10. Practical roadmap for counsel
- Gather valuation documents (tax dec, certified zonal value print-out, latest appraisal).
- Draft a damages matrix—include actual, temperate, moral, attorney’s fees—to capture the full controversy value.
- Prepare a fee worksheet referencing the latest OCA table; have client sign off.
- Secure mediation/JDR vouchers in advance; some courts will not raffle the case without proof of payment.
- Advise on possible additional cash bonds (e.g., writ of preliminary attachment in fraud cases).
- Re-check fees immediately before filing—Clerks of Court strictly implement annual escalations every 01 January.
11. Looking ahead
The Supreme Court has announced a 2026-2028 staggered increase pegged to inflation and digitization costs (draft A.M. No. 24-03-01-SC). Expect roughly a 10 % hike every two years and the rollout of e-payment portals that will automatically compute and collect fees online.
Key take-aways
- Compute early, file complete. Incorrect docket fees jeopardize jurisdiction.

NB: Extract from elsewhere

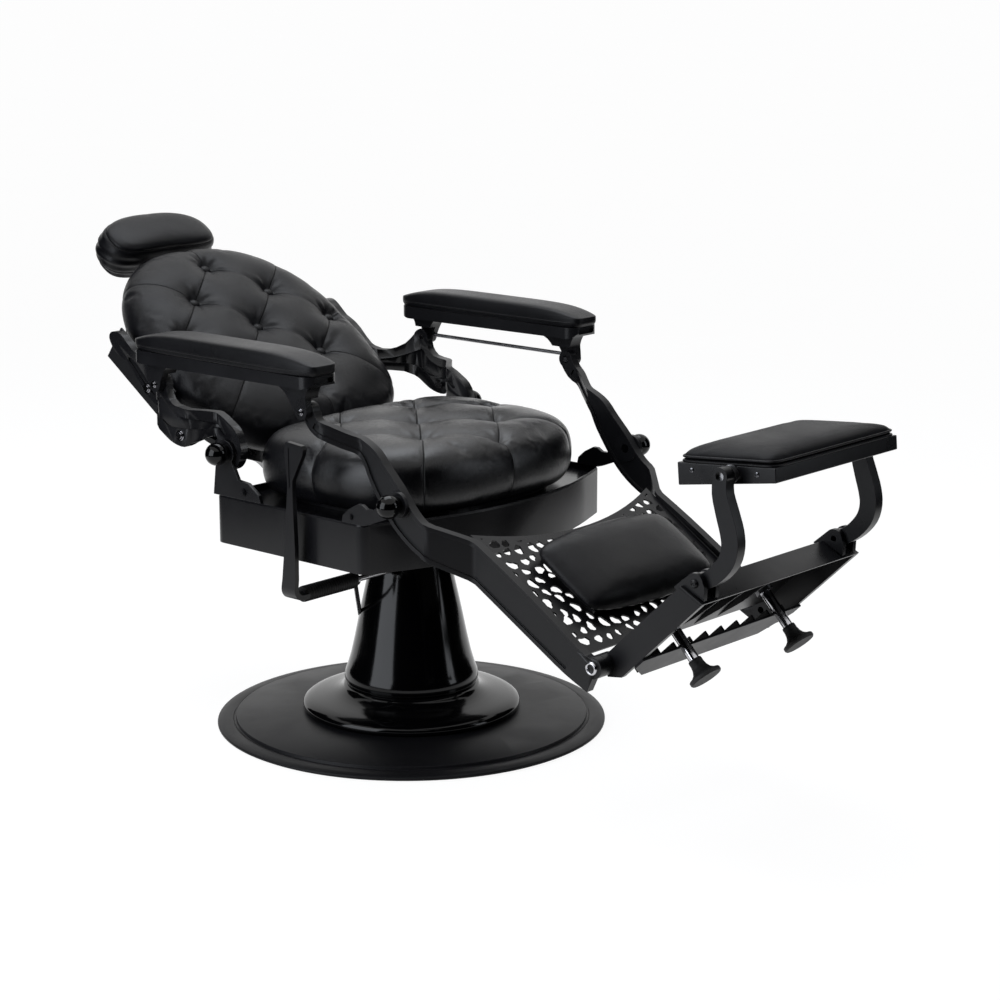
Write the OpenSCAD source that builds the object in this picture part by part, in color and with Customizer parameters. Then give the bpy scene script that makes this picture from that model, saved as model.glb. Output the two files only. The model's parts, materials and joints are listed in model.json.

- Include the property’s FMV and all monetary claims in your base.
- Watch yearly adjustments—the figures change more often than many practitioners realize.
- Leverage exemptions for qualified indigent or government clients.
- For criminal fraud, docket fees arise only when you quantify civil damages or file a parallel civil suit.
This article synthesizes the Rules of Court, recent OCA circulars, and controlling jurisprudence up to June 27 2025. Always consult the latest Supreme Court issuances or the Clerk of Court for current rates.